Malgré ces barrières à la sortie qui maintiennent les utilisateurs attachés à de mauvaises plateformes, la plupart des réponses réglementaires à Big Tech ont été axées sur l’amélioration des entreprises, plutôt que de faciliter leur départ. Nous continuons à établir des règles obligeant Big Tech à lutter contre la désinformation, le harcèlement, et une myriade d’autres maux, mais avec le passage de la Loi sur les Marchés Numériques de l’UE (DMA), nous nous concentrons enfin sur la possibilité de rendre Big Tech moins important pour ses utilisateurs, et donc moins collant.
La DMA permet à la commission de rédiger des règles par service pour faciliter l'”interopérabilité” – la connectivité – avec de nouveaux services. Ce n’est pas qu’une simple portabilité des données, ou un téléchargement d’un bloc contenant tous les messages que vous avez envoyés et les photos que vous avez téléchargées. C’est la capacité de quitter un service, de s’installer ailleurs, et de reprendre les conversations et transactions que vous avez laissées derrière. Par exemple, dans le cadre de la DMA, il devrait être possible de quitter Facebook et de s’installer sur un serveur Mastodon géré par la communauté, et de continuer à participer à des discussions de groupe et échanger des messages individuels avec les personnes qui ne sont pas encore prêtes à partir.
Au Royaume-Uni, le projet de loi tant attendu sur les Marchés Numériques, la Concurrence et les Consommateurs donne enfin des pouvoirs d’application à l’Unité des Marchés Numériques au sein de l’Autorité de la Concurrence et des Marchés, qui dispose de dizaines d’ingénieurs et de spécialistes des politiques sur la liste de paie du gouvernement, tous impatients de transformer leurs études détaillées du marché en politique.

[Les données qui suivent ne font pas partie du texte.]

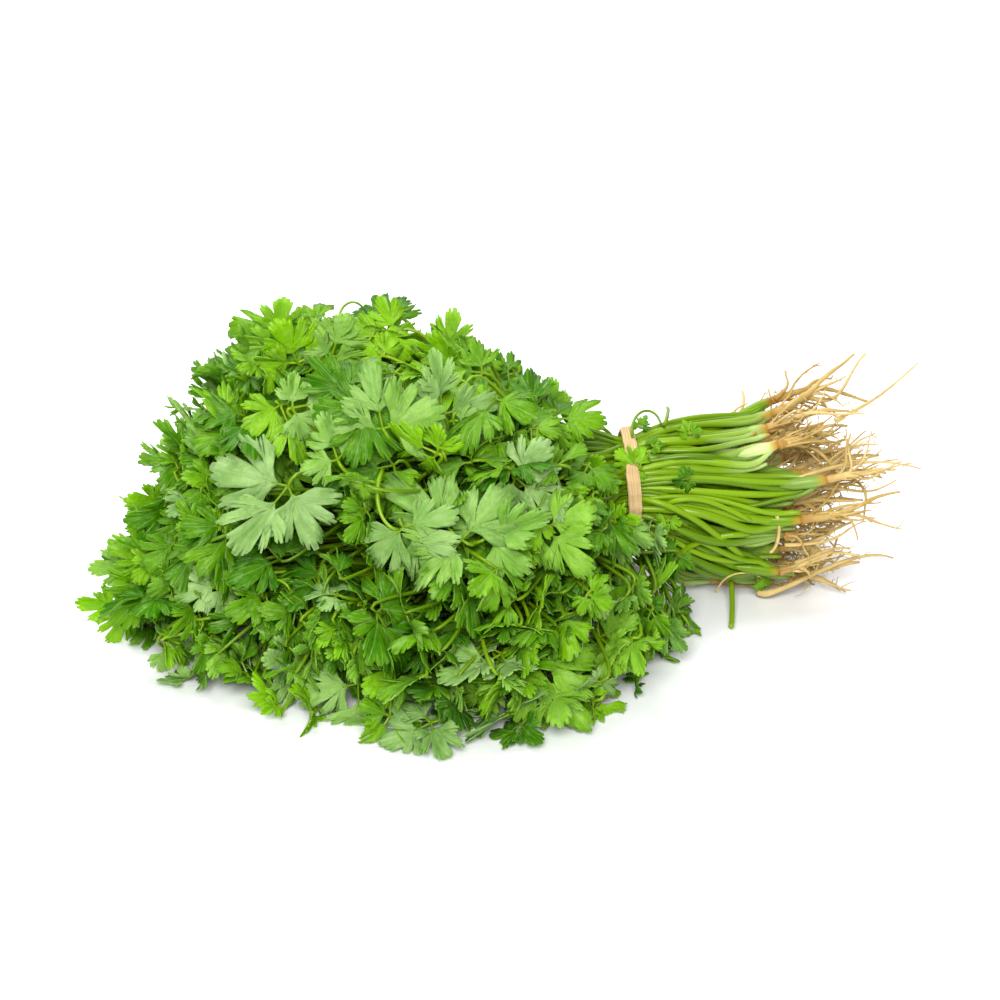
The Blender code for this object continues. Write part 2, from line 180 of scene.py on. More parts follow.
class Growth:
    """Collects the points and faces of one piece, with what its finish reads at each point.

    tone runs from dark to light, pale from green to pale, and along is the way from the root.
    """

    def __init__(self):
        self.points, self.faces, self.patches = [], [], []
        self.start = self.count = 0

    def add(self, points, grain=0.0, tone=0.5, pale=0.0, along=0.0):
        n = len(points)
        marks = (np.broadcast_to(mark, (n,)) for mark in (tone, pale, along))
        self.points.append((points, np.broadcast_to(grain, (n, 2)), *marks))
        self.start, self.count = self.count, self.count + n

    def add_patch(self, width, height):
        """A flat patch, in metres, that holds the next faces on the map that a bake is laid on."""
        self.patches.append((width, height))

    def add_faces(self, block, slot, spots, flat=False):
        """Faces between the points that add() was last given."""
        faces, sides = block.shape
        self.faces.append((
            (block + self.start).ravel(), np.full(faces, sides), np.full(faces, slot),
            np.full(faces, flat), np.full(block.size, len(self.patches) - 1),
            spots.reshape(-1, 2),
        ))

    def laid_out(self, patch_of, spots):
        """Every corner's place on the bake map, with the patches packed into a square."""
        sizes = np.array(self.patches)
        side = math.sqrt(np.prod(sizes, axis=1).sum())
        gap = side * 0.003
        sizes = sizes + 2 * gap
        widths = np.maximum(side * np.linspace(1.02, 1.35, 9), sizes[:, 0].max() * 1.001)
        corners, side = min((shelved(sizes, width) for width in widths), key=lambda tried: tried[1])
        return (spots + corners[patch_of] + gap) / side

    def make(self, name, finishes):
        mesh = bpy.data.meshes.new(name)
        points, grain, *marks = (join(*part) for part in zip(*self.points))
        corners, sizes, slots, flats, patch_of, spots = (join(*part) for part in zip(*self.faces))
        starts = join([0], np.cumsum(sizes)[:-1])
        mesh.vertices.add(len(points))
        mesh.vertices.foreach_set("co", points.astype(np.float32).ravel())
        mesh.loops.add(len(corners))
        mesh.loops.foreach_set("vertex_index", corners.astype(np.int32))
        mesh.polygons.add(len(sizes))
        mesh.polygons.foreach_set("loop_start", starts.astype(np.int32))
        mesh.polygons.foreach_set("material_index", slots.astype(np.int32))
        mesh.polygons.foreach_set("use_smooth", ~flats)
        mesh.update(calc_edges=True)
        maps = {"grain": grain[corners], "OFBake": self.laid_out(patch_of, spots)}
        for label, places in maps.items():
            layer = mesh.uv_layers.new(name=label)
            layer.data.foreach_set("uv", places.astype(np.float32).ravel())
        for label, mark in zip(("tone", "pale", "along"), marks):
            layer = mesh.attributes.new(label, "FLOAT", "POINT")
            layer.data.foreach_set("value", mark.astype(np.float32))
        for finish in finishes:
            mesh.materials.append(finish)
        mesh.validate()
        return stand(name, mesh)


def curve(start, leave, end, arrive, steps):
    """Points on a smooth curve that leaves and arrives along the given vectors."""
    t = np.linspace(0, 1, steps + 1)[:, None]
    return (
        start * (2 * t**3 - 3 * t**2 + 1)
        + leave * (t**3 - 2 * t**2 + t)
        + end * (3 * t**2 - 2 * t**3)
        + arrive * (t**3 - t**2)
    )


def add_tube(growth, path, radii, sides, slot, tone=0.5, pale=0.0, along=0.0, ribs=0.0):
    """A tube along the path, round or with five ribs, closed at both ends."""
    radii = np.broadcast_to(radii, (len(path),))
    path = path.copy()
    path[:, 2] = np.maximum(path[:, 2], radii + OFF_TABLE)
    tangents = unit(np.gradient(path, axis=0))
    normal = np.cross(tangents[0], (0.0, 0.31, 0.95))
    rings = []
    turn = np.linspace(0, 2 * math.pi, sides, endpoint=False)[:, None]
    swell = 1 + ribs * np.cos(turn * 5)
    for point, tangent, radius in zip(path, tangents, radii):
        normal = unit(normal - tangent * np.dot(normal, tangent))
        other = np.cross(tangent, normal)
        rings.append(point + radius * swell * (np.cos(turn) * normal + np.sin(turn) * other))
    rings.append(path[:1] - tangents[:1] * radii[0] * 0.4)
    rings.append(path[-1:] + tangents[-1:] * radii[-1] * 0.6)
    ring = np.arange(sides)
    after = (ring + 1) % sides
    rows = np.arange(len(path) - 1)[:, None] * sides
    quads = np.stack((rows + ring, rows + after, rows + sides + after, rows + sides + ring), -1)
    top = (len(path) - 1) * sides
    caps = join(
        np.stack((after, ring, np.full(sides, top + sides)), -1),
        np.stack((top + ring, top + after, np.full(sides, top + sides + 1)), -1),
    )
    tone = np.broadcast_to(tone, (len(path),))
    lengths = join([0], np.cumsum(lengths_of(np.diff(path, axis=0))))
    grain = np.column_stack((np.repeat(lengths, sides), np.tile(ring / sides, len(path))))
    growth.add(
        join(*rings), grain=join(grain, ((0.0, 0.0), (lengths[-1], 0.0))),
        tone=np.append(np.repeat(tone, sides), tone[[0, -1]]), pale=pale,
        along=along + join(np.repeat(lengths, sides), lengths[:1], lengths[-1:]),
    )
    cap, round_it = radii.max() * 1.5, 2 * math.pi * radii.max()
    growth.add_patch(lengths[-1] + 2 * cap, round_it)
    (u, v), (after_u, _) = grid(lengths[:-1], ring), grid(lengths[1:], ring)
    spots = np.stack((u, v, u, v + 1, after_u, v + 1, after_u, v), -1)
    spots = spots.reshape(-1, 4, 2) * (1, round_it / sides) + (cap, 0)
    cap_spots = []
    for out, one, other, past in ((-1, 1, 0, 0), (1, 0, 1, lengths[-1])):
        spot = (0 * ring, ring + one, 0 * ring, ring + other, 0 * ring + out, ring + 0.5)
        spot = np.stack(spot, -1).reshape(-1, 3, 2)
        cap_spots.append(spot * (cap, round_it / sides) + (cap + past, 0))
    growth.add_faces(quads.reshape(-1, 4), slot, spots)
    growth.add_faces(caps, slot, join(*cap_spots))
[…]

Si le projet de loi est adopté, ils auront une large latitude pour élaborer des remèdes pour chaque service dominant, y compris des mandats d’interopérabilité obligeant les jardins clos à installer des passerelles pour les nouveaux entrants sur le marché, facilitant ainsi le départ des utilisateurs sans les isoler de relations sociales importantes.
Aux États-Unis, plusieurs projets de loi sur l’interopérabilité bénéficiant d’un large soutien bipartisan ont été approuvés en commission, mais on leur a refusé un vote après un intense lobbying de la part du secteur technologique. Mais si le Royaume-Uni et l’UE imposent l’interopérabilité aux entreprises technologiques, peu importe que le législateur américain, capturé, ne parvienne pas à ajouter le sien – les utilisateurs du monde entier bénéficieront de l’interopérabilité et de son incinération des coûts de changement.
Ces remèdes commenceront à se mettre en place en 2024. Je crois que nous verrons une ou plusieurs des plateformes Big Tech faire face à une obligation légale de faciliter le départ de leurs utilisateurs : “M. Zuckerberg, abattez ce mur (de jardin clos).”